THE INPUT
+--

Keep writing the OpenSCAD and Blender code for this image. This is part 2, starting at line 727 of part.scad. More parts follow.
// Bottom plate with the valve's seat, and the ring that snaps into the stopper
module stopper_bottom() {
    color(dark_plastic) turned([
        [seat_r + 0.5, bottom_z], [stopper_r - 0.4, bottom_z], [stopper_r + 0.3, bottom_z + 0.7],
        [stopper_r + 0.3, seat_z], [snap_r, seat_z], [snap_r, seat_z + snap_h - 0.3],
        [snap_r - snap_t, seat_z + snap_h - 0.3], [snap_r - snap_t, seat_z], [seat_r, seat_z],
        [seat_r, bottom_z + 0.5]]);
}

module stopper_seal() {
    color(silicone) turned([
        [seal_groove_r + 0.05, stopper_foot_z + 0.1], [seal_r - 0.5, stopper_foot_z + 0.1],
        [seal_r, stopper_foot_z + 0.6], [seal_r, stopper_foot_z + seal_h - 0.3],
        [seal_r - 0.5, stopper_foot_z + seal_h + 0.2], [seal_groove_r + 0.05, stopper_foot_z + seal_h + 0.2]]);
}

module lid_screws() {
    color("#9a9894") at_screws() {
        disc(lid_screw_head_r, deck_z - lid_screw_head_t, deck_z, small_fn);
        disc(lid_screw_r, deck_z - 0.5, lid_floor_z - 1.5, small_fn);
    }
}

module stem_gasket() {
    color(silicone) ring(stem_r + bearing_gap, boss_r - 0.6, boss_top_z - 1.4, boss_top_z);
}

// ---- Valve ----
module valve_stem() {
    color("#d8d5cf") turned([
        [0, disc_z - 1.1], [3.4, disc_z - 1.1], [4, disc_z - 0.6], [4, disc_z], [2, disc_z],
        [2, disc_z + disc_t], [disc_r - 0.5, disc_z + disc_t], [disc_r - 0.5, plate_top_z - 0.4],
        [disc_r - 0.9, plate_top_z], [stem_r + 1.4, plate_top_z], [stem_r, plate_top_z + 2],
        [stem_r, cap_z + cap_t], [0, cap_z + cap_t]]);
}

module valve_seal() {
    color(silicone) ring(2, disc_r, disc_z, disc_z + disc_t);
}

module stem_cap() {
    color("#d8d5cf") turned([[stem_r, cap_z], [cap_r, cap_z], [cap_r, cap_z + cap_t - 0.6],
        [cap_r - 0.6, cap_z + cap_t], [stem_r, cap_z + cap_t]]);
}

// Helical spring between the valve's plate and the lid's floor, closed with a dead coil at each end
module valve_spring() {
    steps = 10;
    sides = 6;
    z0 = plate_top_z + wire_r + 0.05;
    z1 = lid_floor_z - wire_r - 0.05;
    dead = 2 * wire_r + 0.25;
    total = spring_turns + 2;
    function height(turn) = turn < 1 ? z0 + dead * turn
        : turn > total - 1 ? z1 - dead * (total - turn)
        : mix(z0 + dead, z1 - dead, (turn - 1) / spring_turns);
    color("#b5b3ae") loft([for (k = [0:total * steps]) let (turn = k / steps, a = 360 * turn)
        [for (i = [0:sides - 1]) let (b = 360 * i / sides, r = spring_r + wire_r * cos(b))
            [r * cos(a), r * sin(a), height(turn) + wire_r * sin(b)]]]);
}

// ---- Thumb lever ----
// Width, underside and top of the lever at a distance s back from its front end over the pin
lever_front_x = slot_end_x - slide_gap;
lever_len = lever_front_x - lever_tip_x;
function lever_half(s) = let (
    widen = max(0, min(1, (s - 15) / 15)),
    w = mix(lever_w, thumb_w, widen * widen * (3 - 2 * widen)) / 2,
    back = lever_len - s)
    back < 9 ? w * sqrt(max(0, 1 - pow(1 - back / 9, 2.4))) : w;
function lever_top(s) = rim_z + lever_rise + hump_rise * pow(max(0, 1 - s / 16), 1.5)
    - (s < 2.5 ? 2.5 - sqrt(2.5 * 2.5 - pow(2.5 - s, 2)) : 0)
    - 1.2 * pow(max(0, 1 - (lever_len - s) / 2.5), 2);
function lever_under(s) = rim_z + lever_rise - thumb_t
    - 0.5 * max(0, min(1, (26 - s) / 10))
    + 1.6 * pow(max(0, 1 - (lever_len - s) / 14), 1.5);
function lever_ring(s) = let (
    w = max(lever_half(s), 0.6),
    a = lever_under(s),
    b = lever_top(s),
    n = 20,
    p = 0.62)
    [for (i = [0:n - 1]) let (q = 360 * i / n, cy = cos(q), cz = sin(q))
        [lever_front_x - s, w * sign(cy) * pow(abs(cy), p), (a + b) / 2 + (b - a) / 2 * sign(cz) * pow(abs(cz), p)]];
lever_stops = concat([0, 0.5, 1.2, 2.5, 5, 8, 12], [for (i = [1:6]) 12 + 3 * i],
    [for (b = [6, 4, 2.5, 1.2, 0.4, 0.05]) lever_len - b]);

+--

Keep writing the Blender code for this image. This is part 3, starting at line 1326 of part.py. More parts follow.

+--

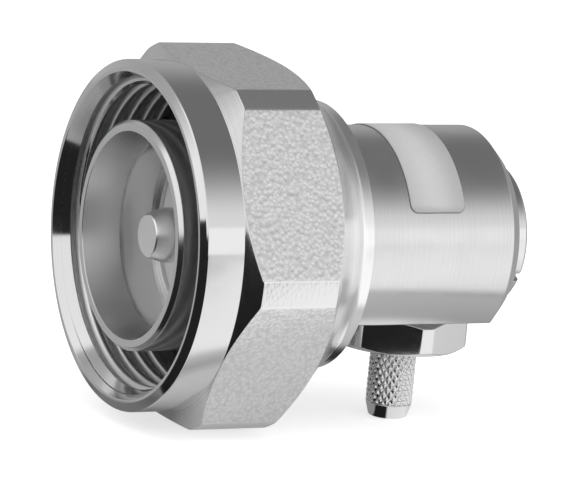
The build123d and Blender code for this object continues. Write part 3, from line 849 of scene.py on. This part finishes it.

+--

GOAL
List each line of the records that holds the string "parts".

TASK SOLUTION
Keep writing the OpenSCAD and Blender code for this image. This is part 2, starting at line 727 of part.scad. More parts follow.
Keep writing the Blender code for this image. This is part 3, starting at line 1326 of part.py. More parts follow.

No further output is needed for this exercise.